Repeat the material exactly as it appears.

------------------------------------------------------------------------

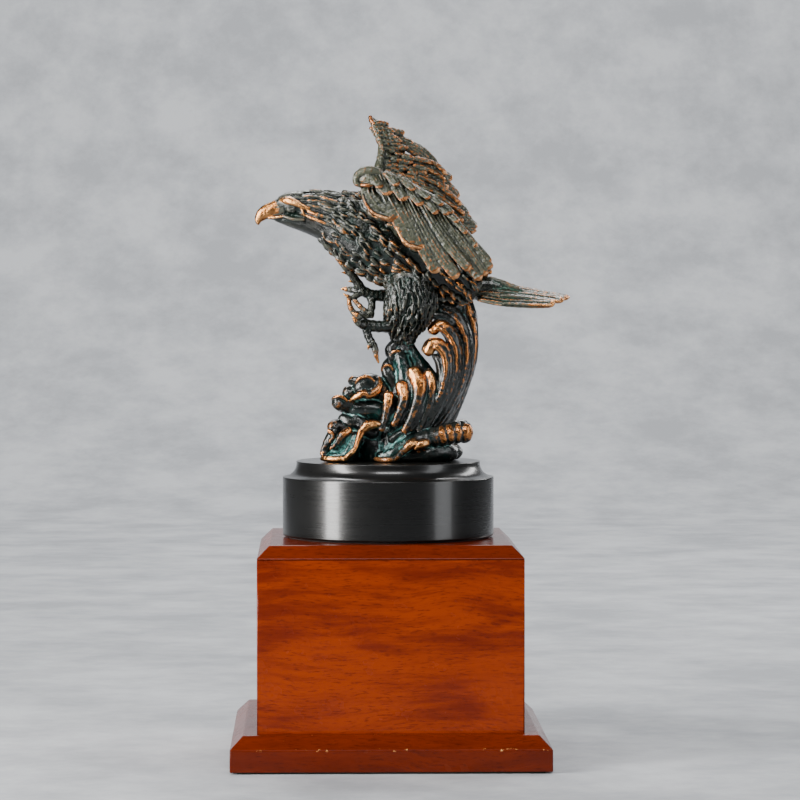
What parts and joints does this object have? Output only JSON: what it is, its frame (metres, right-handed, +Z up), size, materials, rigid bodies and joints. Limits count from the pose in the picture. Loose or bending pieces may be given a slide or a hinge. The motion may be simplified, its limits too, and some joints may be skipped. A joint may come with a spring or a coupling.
{
  "type": "eagle statuette on wooden pedestal",
  "caption": "Bronze-finish eagle with a raised wing, perched on curling waves, on a round black turned base and a square bevelled wooden pedestal.",
  "frame": {"origin": "centre of the underside of the pedestal, on the surface it stands on", "axes": "+Z up, +X from the beak towards the tail, -Y towards the left side of the bird"},
  "size_m": [0.1959, 0.18, 0.3721],
  "materials": {
    "figure_bronze": "dark green-black patina rubbed back to copper on the ridges, glossy",
    "wing_bronze": "olive brown patina with copper feather tips, satin",
    "wave_bronze": "near-black patina with teal in the hollows and copper on the crests, glossy",
    "steel": "bright zinc",
    "insert_brass": "machined",
    "black_lacquer": "turned, black satin lacquer",
    "felt": "pressed green felt",
    "panel_wood": "orange-brown stained veneer under gloss lacquer",
    "moulding_wood": "darker red-brown stain under gloss lacquer",
    "block_wood": "bare sawn softwood"
  },
  "bodies": {
    "root": {"eagle_body": "figure_bronze", "tail": "figure_bronze", "left_foot": "figure_bronze", "right_foot": "figure_bronze", "left_wing": "wing_bronze", "right_wing": "wing_bronze", "wave": "wave_bronze", "left_wing_pin": "steel", "right_wing_pin": "steel", "tail_pin": "steel", "left_foot_pin": "steel", "right_foot_pin": "steel", "thigh_pin": "steel", "rump_pin": "steel", "draw_rod": "steel", "rod_washer": "steel", "rod_nut": "steel", "plinth_screws": "steel", "threaded_insert": "insert_brass", "round_base": "black_lacquer", "base_felt": "felt", "felt_sheet": "felt", "front_panel": "panel_wood", "back_panel": "panel_wood", "left_panel": "panel_wood", "right_panel": "panel_wood", "top_board": "moulding_wood", "plinth": "moulding_wood", "corner_block_1": "block_wood", "corner_block_2": "block_wood", "corner_block_3": "block_wood", "corner_block_4": "block_wood"}
  },
  "joints": []
}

------------------------------------------------------------------------

Answer for this exercise
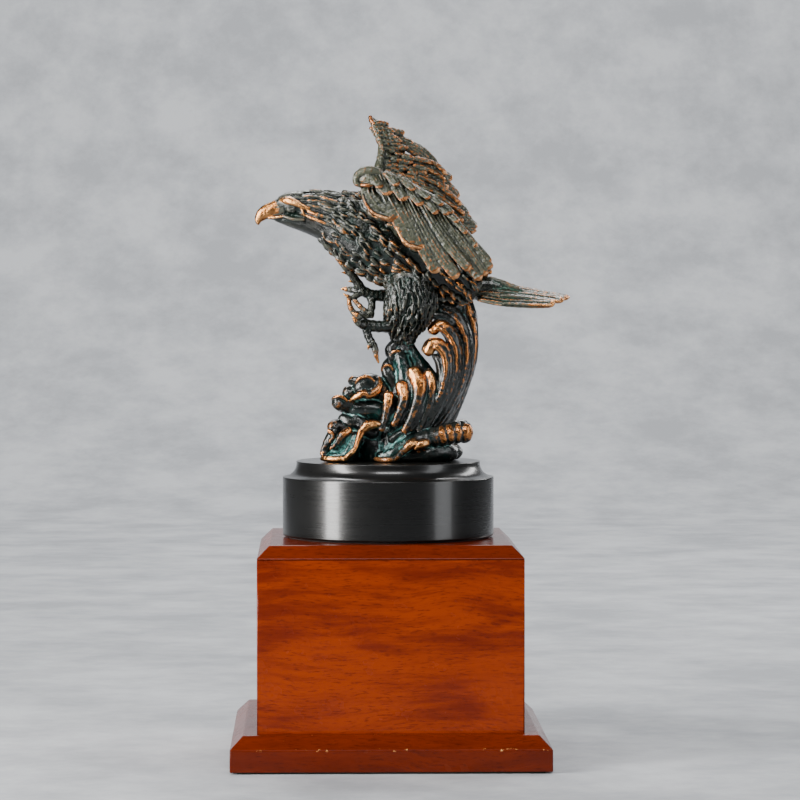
What parts and joints does this object have? Output only JSON: what it is, its frame (metres, right-handed, +Z up), size, materials, rigid bodies and joints. Limits count from the pose in the picture. Loose or bending pieces may be given a slide or a hinge. The motion may be simplified, its limits too, and some joints may be skipped. A joint may come with a spring or a coupling.
{
  "type": "eagle statuette on wooden pedestal",
  "caption": "Bronze-finish eagle with a raised wing, perched on curling waves, on a round black turned base and a square bevelled wooden pedestal.",
  "frame": {"origin": "centre of the underside of the pedestal, on the surface it stands on", "axes": "+Z up, +X from the beak towards the tail, -Y towards the left side of the bird"},
  "size_m": [0.1959, 0.18, 0.3721],
  "materials": {
    "figure_bronze": "dark green-black patina rubbed back to copper on the ridges, glossy",
    "wing_bronze": "olive brown patina with copper feather tips, satin",
    "wave_bronze": "near-black patina with teal in the hollows and copper on the crests, glossy",
    "steel": "bright zinc",
    "insert_brass": "machined",
    "black_lacquer": "turned, black satin lacquer",
    "felt": "pressed green felt",
    "panel_wood": "orange-brown stained veneer under gloss lacquer",
    "moulding_wood": "darker red-brown stain under gloss lacquer",
    "block_wood": "bare sawn softwood"
  },
  "bodies": {
    "root": {"eagle_body": "figure_bronze", "tail": "figure_bronze", "left_foot": "figure_bronze", "right_foot": "figure_bronze", "left_wing": "wing_bronze", "right_wing": "wing_bronze", "wave": "wave_bronze", "left_wing_pin": "steel", "right_wing_pin": "steel", "tail_pin": "steel", "left_foot_pin": "steel", "right_foot_pin": "steel", "thigh_pin": "steel", "rump_pin": "steel", "draw_rod": "steel", "rod_washer": "steel", "rod_nut": "steel", "plinth_screws": "steel", "threaded_insert": "insert_brass", "round_base": "black_lacquer", "base_felt": "felt", "felt_sheet": "felt", "front_panel": "panel_wood", "back_panel": "panel_wood", "left_panel": "panel_wood", "right_panel": "panel_wood", "top_board": "moulding_wood", "plinth": "moulding_wood", "corner_block_1": "block_wood", "corner_block_2": "block_wood", "corner_block_3": "block_wood", "corner_block_4": "block_wood"}
  },
  "joints": []
}